Appeals Court Backs FCC on Bell Network Access

A U.S. appeals court on Friday upheld the Federal Communications Commission's latest attempt to ease requirements that the large telephone companies lease their networks to competitors at government-set rates.

A divided FCC ruled in December 2004 that companies such as AT&T Inc. and Verizon Communications should only have to continue providing discount rates for rivals to serve business customers where competition is lacking.

Under the new rules for the residential market, the big carriers, known as the Baby Bells, would no longer have to provide the access to their networks that has allowed rivals to serve homes at a low price.

The FCC set a transition period for the new regulations to take effect.
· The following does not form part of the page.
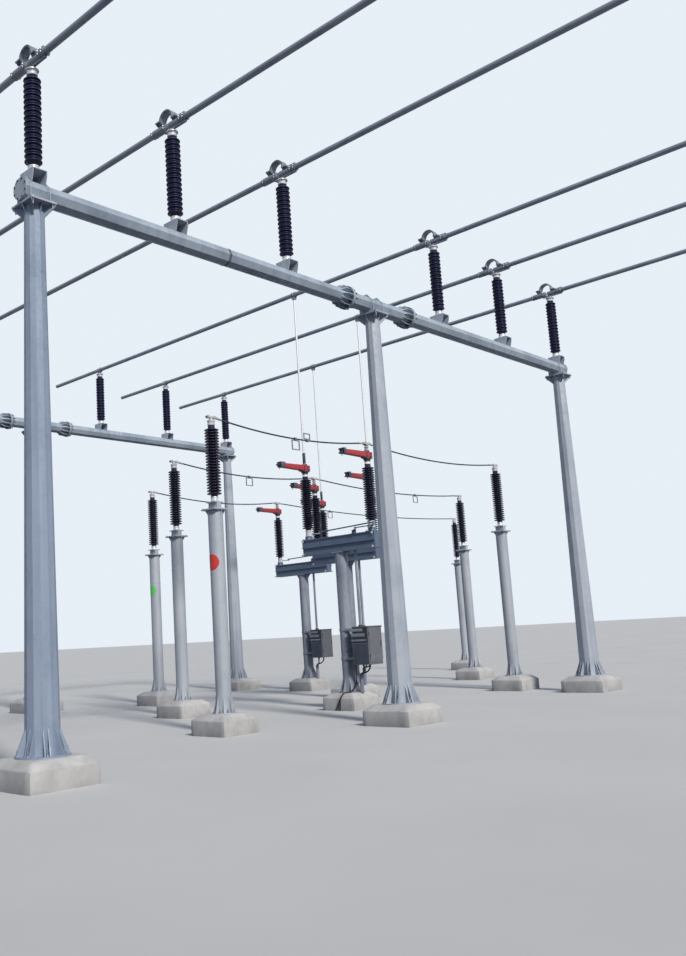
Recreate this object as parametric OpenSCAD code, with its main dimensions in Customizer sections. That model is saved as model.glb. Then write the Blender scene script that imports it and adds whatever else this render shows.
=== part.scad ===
// Substation switchgear bay: two tubular steel portals carry six tubular busbars on post
// insulators, and three centre-break disconnectors join three feeder phases to three busbars.
// Millimetres, Z up. Lengths along X follow the portal beams, lengths along Y the busbars.
// The site frame has its zero at the front left column's axis; place() moves it to the
// middle of the bay's footprint, at the undersides of the foundation blocks.

/* [Layout] */
// Distance between neighbouring phases of one circuit
phase_spacing = 2500; // [2200:10:2800]
// Distance between the two circuits' nearest phases
circuit_gap = 4600; // [4300:10:5400]
// Distance from the front portal to the rear portal
portal_depth = 11600; // [11200:10:13000]
// Distance from the front portal to the first feeder row
feeder_start = 2110; // [1900:10:2500]
// Distance between feeder rows
feeder_pitch = 3690; // [3400:10:3750]
// Distance from the first pole to the post on its left
left_span_1 = 4570; // [4000:10:4700]
// Distance from the second pole to the post on its left
left_span_2 = 4810; // [4000:10:5200]
// Distance from the third pole to the post on its left
left_span_3 = 4930; // [4000:10:5200]
// Distance from the first pole to the post on its right
right_span_1 = 5300; // [4800:10:6000]
// Distance from the second pole to the post on its right
right_span_2 = 6900; // [6000:10:7500]
// Distance from the third pole to the post on its right
right_span_3 = 9800; // [8500:10:10500]

/* [Foundations] */
// Side of a portal foundation block
portal_block_w = 1020; // [900:5:1200]
// Side of a post foundation block
post_block_w = 860; // [800:5:900]
// Side of a disconnector foundation block
pole_block_w = 880; // [800:5:960]
// Height of a block at its middle
block_h = 350; // [280:5:420]
// Fall of the weathered top from the middle to the edge
block_fall = 80; // [40:5:120]
// Width of the weathered border
block_border = 130; // [80:5:140]

/* [Portal columns] */
// Height of the column above its block
column_h = 7075; // [6500:5:7400]
// Width of the column at its foot, corner to corner
column_foot_w = 440; // [400:5:460]
// Width of the column at its head, corner to corner
column_head_w = 265; // [240:5:300]
// Number of flat sides of the column
column_sides = 12; // [8, 12]
// Width of the ring of foot gussets
foot_gusset_w = 660; // [600:5:740]
// Height of the foot gussets
foot_gusset_h = 340; // [250:5:420]
// Number of gusset pairs around the foot
foot_gusset_pairs = 8; // [6:1:8]

/* [Portal beams] */
// Width of the eight-sided beam, corner to corner
beam_w = 287; // [250:1:300]
// Overhang of the beam past the end columns
beam_overhang = 205; // [190:5:300]
// Distance from the middle column to the splice on its left
splice_left = 750; // [650:5:900]
// Distance from the middle column to the splice on its right
splice_right = 1100; // [900:5:1300]
// Diameter of a splice flange
flange_d = 430; // [400:5:480]
// Thickness of one splice flange
flange_t = 25; // [16:1:30]
// Length of the splice gussets
splice_gusset_l = 275; // [150:5:300]

/* [Saddles] */
// Length of the cap plate along the beam
cap_plate_l = 390; // [370:5:450]
// Width of the cap plate across the beam
cap_plate_w = 490; // [440:5:540]
// Thickness of the cap plate
cap_plate_t = 25; // [16:1:30]
// Clear height from the cap plate to the beam's lowest corner
saddle_gap = 27; // [15:1:60]
// Distance between the two straps of a saddle
strap_pitch = 300; // [295:5:320]
// Width of a strap along the beam
strap_l = 40; // [30:1:44]
// Height of the strap's fin above the beam
strap_fin_h = 48; // [30:1:70]

/* [Pedestals] */
// Height of the pedestal's top above the beam's axis
pedestal_h = 290; // [260:1:400]
// Width of the pedestal along the beam
pedestal_l = 224; // [200:2:230]
// Width of the pedestal's top across the beam
pedestal_w = 310; // [280:2:340]
// Thickness of the pedestal's plates
pedestal_t = 12; // [8:1:16]

/* [Insulators] */
// Height of a post insulator with its caps
insulator_h = 1500; // [1400:5:1600]
// Height of the turning insulator on a disconnector, without its caps
turning_core_h = 1225; // [1150:5:1300]
// Diameter of the large sheds on the portals' insulators
shed_d = 242; // [220:1:260]
// Diameter of the small sheds on the portals' insulators
small_shed_d = 212; // [180:1:214]
// Diameter of the sheds on the posts' and the turning insulators
post_shed_d = 266; // [240:1:280]
// Diameter of the porcelain core
core_d = 128; // [110:1:140]
// Number of large sheds on a portal's insulator
shed_count = 16; // [12:1:16]
// Number of sheds on a post's insulator
post_shed_count = 23; // [19:2:25]
// Number of sheds on a turning insulator
turning_shed_count = 23; // [19:2:25]
// Height of a post insulator's metal cap
cap_h = 92; // [80:1:110]
// Diameter of a metal cap's flange
cap_flange_d = 190; // [180:1:200]

/* [Busbars] */
// Diameter of the busbar tubes
busbar_d = 100; // [80:1:110]
// Height of the busbar's axis above its insulator
busbar_lift = 120; // [110:1:150]
// Length of busbar in front of the front portal
near_overhang = 6200; // [5000:10:6500]
// Length of busbar behind the rear portal
far_overhang = 2200; // [1500:10:3000]
// Gap between the two tubes in an expansion clamp
tube_gap = 50; // [30:1:70]

/* [Feeder posts] */
// Diameter of the post tubes
post_d = 273; // [219:1:300]
// Height of the head plate's top above the block
post_h = 3580; // [3300:5:3800]
// Side of the head plate
head_plate_w = 360; // [350:5:420]
// Thickness of the head plate
head_plate_t = 26; // [16:1:30]
// Side of the head box
head_box_w = 225; // [220:5:260]
// Height of the head box
head_box_h = 112; // [90:1:130]
// Thickness of the box's top plate
head_top_t = 18; // [12:1:24]
// Diameter of the phase discs
phase_disc_d = 285; // [240:5:330]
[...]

Still, the Bells and competitor Covad Communications Group Inc. appealed the decision.

"Because we conclude the commission's fourth try is a charm, we deny all of the petitions for review," a three-judge panel on the U.S. Court of Appeals for the D.C. Circuit.
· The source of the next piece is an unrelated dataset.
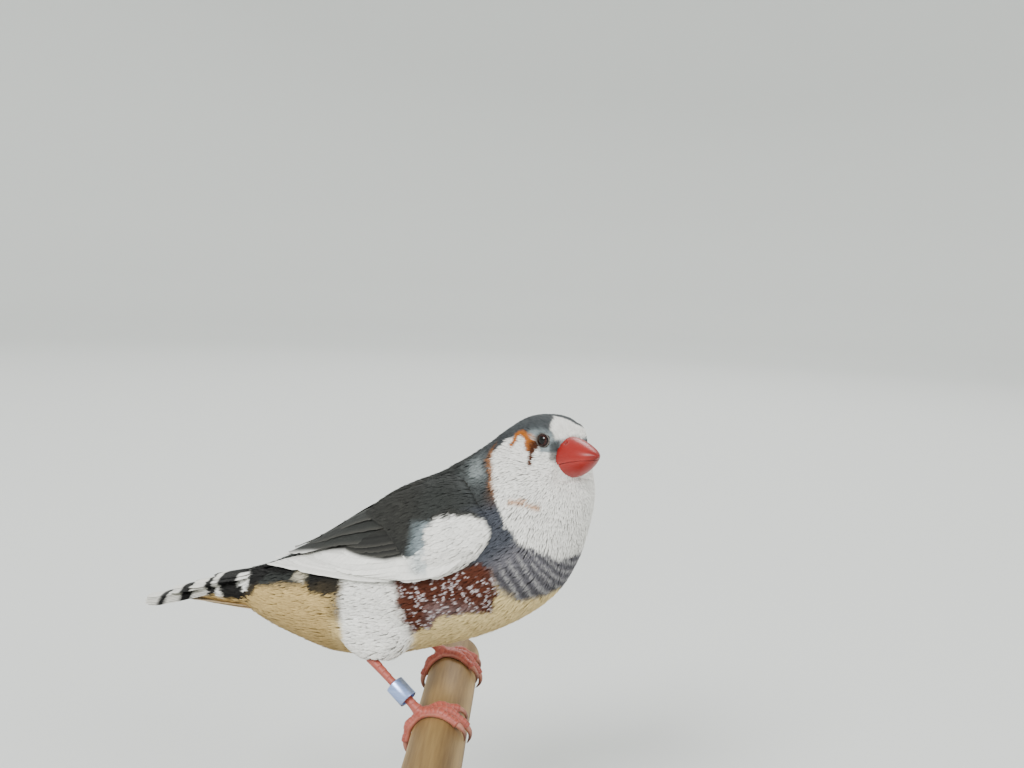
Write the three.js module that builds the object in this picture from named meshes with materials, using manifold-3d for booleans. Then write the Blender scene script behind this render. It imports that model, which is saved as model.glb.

The FCC has tried for almost a decade to set local telephone rules to promote competition for service, but the three previous attempts were struck down by the court.
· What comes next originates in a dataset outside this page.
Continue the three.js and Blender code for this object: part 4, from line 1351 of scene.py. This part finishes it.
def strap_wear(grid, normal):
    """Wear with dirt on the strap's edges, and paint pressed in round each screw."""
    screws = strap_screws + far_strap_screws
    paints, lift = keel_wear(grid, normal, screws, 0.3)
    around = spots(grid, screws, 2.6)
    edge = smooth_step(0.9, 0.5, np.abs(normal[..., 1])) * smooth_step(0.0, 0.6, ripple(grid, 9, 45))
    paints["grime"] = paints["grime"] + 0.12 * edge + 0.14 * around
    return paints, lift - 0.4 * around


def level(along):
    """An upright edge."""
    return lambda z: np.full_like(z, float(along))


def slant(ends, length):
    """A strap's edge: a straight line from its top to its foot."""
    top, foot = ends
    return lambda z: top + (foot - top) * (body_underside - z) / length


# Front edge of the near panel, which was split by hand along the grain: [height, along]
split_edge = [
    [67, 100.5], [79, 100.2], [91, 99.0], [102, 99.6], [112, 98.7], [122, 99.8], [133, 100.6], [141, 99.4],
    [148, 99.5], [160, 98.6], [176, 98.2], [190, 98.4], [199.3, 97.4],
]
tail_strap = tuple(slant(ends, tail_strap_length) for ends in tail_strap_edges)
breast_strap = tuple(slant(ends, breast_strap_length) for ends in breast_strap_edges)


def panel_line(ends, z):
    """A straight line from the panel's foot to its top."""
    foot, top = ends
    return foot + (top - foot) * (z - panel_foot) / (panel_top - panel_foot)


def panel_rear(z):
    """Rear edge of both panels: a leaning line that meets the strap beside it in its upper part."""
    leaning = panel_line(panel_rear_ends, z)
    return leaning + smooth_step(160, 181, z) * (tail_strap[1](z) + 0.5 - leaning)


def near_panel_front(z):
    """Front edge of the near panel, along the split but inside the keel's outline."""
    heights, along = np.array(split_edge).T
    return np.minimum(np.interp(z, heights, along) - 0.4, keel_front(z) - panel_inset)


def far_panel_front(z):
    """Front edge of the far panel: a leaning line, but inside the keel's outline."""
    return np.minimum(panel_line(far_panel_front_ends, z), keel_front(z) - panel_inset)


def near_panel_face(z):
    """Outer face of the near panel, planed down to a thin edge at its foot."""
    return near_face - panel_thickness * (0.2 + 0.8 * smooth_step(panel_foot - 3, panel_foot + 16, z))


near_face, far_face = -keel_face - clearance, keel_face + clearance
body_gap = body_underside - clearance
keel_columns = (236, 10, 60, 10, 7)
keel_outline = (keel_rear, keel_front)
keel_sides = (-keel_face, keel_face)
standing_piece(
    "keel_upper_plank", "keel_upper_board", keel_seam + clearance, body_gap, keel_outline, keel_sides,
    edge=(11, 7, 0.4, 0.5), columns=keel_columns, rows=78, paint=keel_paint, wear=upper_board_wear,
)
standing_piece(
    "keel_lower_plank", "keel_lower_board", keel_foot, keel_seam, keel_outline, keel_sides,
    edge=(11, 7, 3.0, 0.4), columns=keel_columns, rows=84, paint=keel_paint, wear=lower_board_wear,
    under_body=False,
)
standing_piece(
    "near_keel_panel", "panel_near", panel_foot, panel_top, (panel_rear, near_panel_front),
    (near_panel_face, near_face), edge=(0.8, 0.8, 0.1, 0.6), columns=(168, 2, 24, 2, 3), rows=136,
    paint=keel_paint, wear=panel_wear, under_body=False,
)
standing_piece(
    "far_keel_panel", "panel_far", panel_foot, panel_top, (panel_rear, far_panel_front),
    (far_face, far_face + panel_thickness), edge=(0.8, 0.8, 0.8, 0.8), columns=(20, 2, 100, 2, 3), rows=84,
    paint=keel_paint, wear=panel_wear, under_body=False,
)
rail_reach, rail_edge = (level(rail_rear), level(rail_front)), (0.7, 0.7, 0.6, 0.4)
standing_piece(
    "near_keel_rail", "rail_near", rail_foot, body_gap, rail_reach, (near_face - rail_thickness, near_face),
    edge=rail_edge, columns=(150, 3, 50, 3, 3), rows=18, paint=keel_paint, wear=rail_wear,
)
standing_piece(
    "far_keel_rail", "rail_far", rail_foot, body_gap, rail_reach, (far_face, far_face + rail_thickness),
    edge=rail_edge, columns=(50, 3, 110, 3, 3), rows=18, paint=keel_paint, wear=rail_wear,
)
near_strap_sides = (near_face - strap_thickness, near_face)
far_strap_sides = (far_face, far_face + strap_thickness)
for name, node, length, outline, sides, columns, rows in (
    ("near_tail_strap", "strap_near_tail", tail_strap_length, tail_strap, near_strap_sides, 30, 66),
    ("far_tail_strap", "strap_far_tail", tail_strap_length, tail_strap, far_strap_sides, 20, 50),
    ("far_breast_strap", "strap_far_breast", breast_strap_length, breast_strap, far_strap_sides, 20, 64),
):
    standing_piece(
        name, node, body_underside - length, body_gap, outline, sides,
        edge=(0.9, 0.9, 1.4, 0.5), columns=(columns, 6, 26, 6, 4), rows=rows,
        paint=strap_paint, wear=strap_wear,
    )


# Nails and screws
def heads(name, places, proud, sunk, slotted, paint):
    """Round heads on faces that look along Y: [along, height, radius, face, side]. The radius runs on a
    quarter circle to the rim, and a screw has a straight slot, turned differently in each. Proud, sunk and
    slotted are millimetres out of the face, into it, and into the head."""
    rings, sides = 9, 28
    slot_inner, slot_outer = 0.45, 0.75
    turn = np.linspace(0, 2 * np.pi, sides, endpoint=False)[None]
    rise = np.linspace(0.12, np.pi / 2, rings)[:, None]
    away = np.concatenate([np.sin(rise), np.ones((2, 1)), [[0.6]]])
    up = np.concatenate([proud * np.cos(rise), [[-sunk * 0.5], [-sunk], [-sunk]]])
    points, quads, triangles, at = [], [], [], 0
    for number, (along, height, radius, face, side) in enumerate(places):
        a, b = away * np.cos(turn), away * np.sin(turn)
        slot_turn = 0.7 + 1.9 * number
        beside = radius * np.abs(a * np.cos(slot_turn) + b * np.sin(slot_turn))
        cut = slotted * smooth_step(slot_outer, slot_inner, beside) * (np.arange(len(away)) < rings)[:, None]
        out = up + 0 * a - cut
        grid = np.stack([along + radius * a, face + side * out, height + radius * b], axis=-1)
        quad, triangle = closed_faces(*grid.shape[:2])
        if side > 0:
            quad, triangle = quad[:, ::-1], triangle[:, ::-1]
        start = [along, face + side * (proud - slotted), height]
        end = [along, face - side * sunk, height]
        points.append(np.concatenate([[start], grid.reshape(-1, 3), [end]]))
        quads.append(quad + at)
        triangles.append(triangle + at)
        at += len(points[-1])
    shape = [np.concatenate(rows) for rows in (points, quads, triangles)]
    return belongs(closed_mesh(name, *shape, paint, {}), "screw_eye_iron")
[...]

"The commission is pleased that the court has upheld its pro-competitive rules governing network unbundling. The court's decision provides long-awaited certainty for the telecommunications industry and consumers," an FCC spokesman said in a statement.

To boost competition, the 1996 Telecommunications Act authorized the FCC to require, if necessary, the Bells to unbundle pieces of their networks so competitors could lease, repackage or use them to offer service.

Jim Kirkland, Covad's general counsel, said the decision added to recent stability in the industry and any price increases the company has seen were absorbed and did not have a material impact on its business.

Covad competes with Verizon and AT&T, but it also rents local telephone lines from these companies to sell business customers high-speed Internet links and Web-based telephone service.

"You've seen a whole new era of stability and greater increase in investor interest in the competitive sector," he said.

The earlier battles over the rules pitted the Bells against Covad and long-distance and telephone giants AT&T and MCI Inc. But in the last year, SBC Communications acquired AT&T and kept that company's name, while Verizon bought MCI, which ended much of the fight.